The Smile

He wrote more than 27 novels and over 600 short stories and somehow his work has never crossed my path.

As I read the Culture and Book pages of The Guardian daily, I have been reading some wonderful tributes to the writer Ray Bradbury who died recently at the age of 91. ‘Margaret Atwood on Ray Bradbury: the tale-teller who tapped into the gothic core of America’ was interesting, Atwood celebrates the author, known for his science fiction but who has shown remarkable scope and influence throughout his career. He was a story-teller; he had an active and far-reaching imagination and rejected the limitation of labels.

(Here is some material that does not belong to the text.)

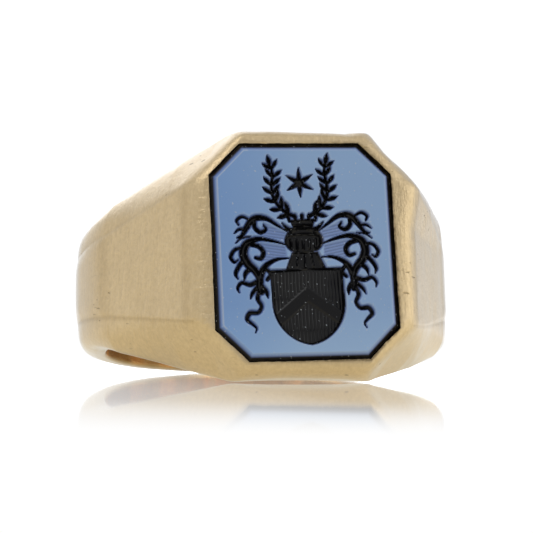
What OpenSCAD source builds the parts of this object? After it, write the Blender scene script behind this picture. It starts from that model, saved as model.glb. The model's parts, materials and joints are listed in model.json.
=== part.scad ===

After a quick trip to our local French library yesterday, I stopped at a display table honouring Ray Bradbury and came home with his prophetic short story ‘The Smile’ the only English language work left on the display.

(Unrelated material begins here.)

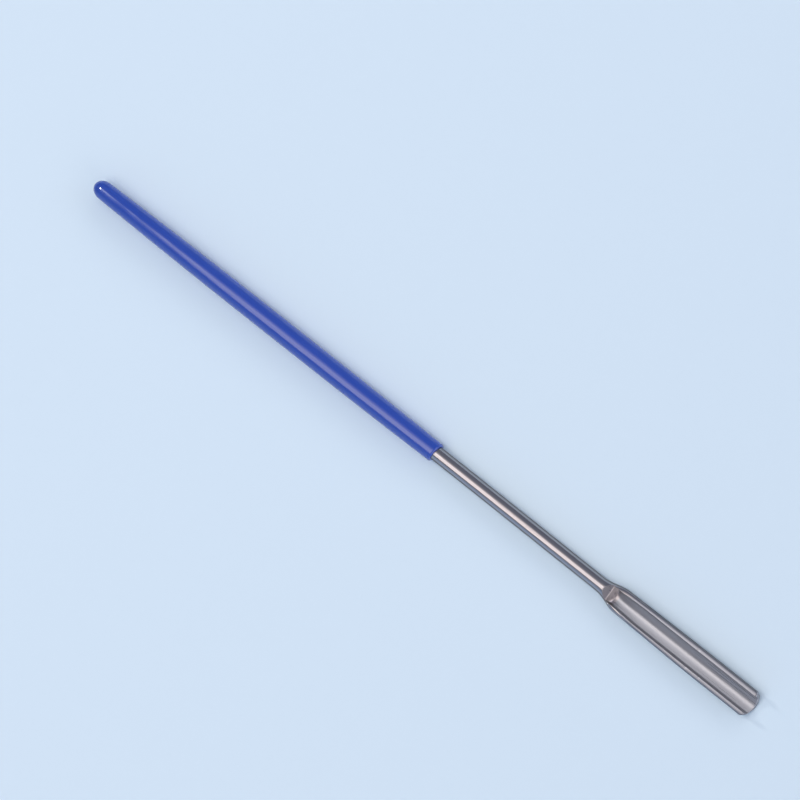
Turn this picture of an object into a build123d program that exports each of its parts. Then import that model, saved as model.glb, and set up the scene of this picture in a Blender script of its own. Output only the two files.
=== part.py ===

Set in 2061, the story is set in a square in Rome, where the boy Tom waits with an angry crowd to view the ‘Mona Lisa’. Joy has vanished from this world and people are filled with hate for everything that represents the past. Except Tom. He remembers. He represents hope. Perhaps love. Certainly appreciation.

Tom stood before the painting and looked at it for a long time.

The woman in the painting smiled serenely, secretly, at Tom, and he looked back at her, his heart beating, a kind of music in his ears.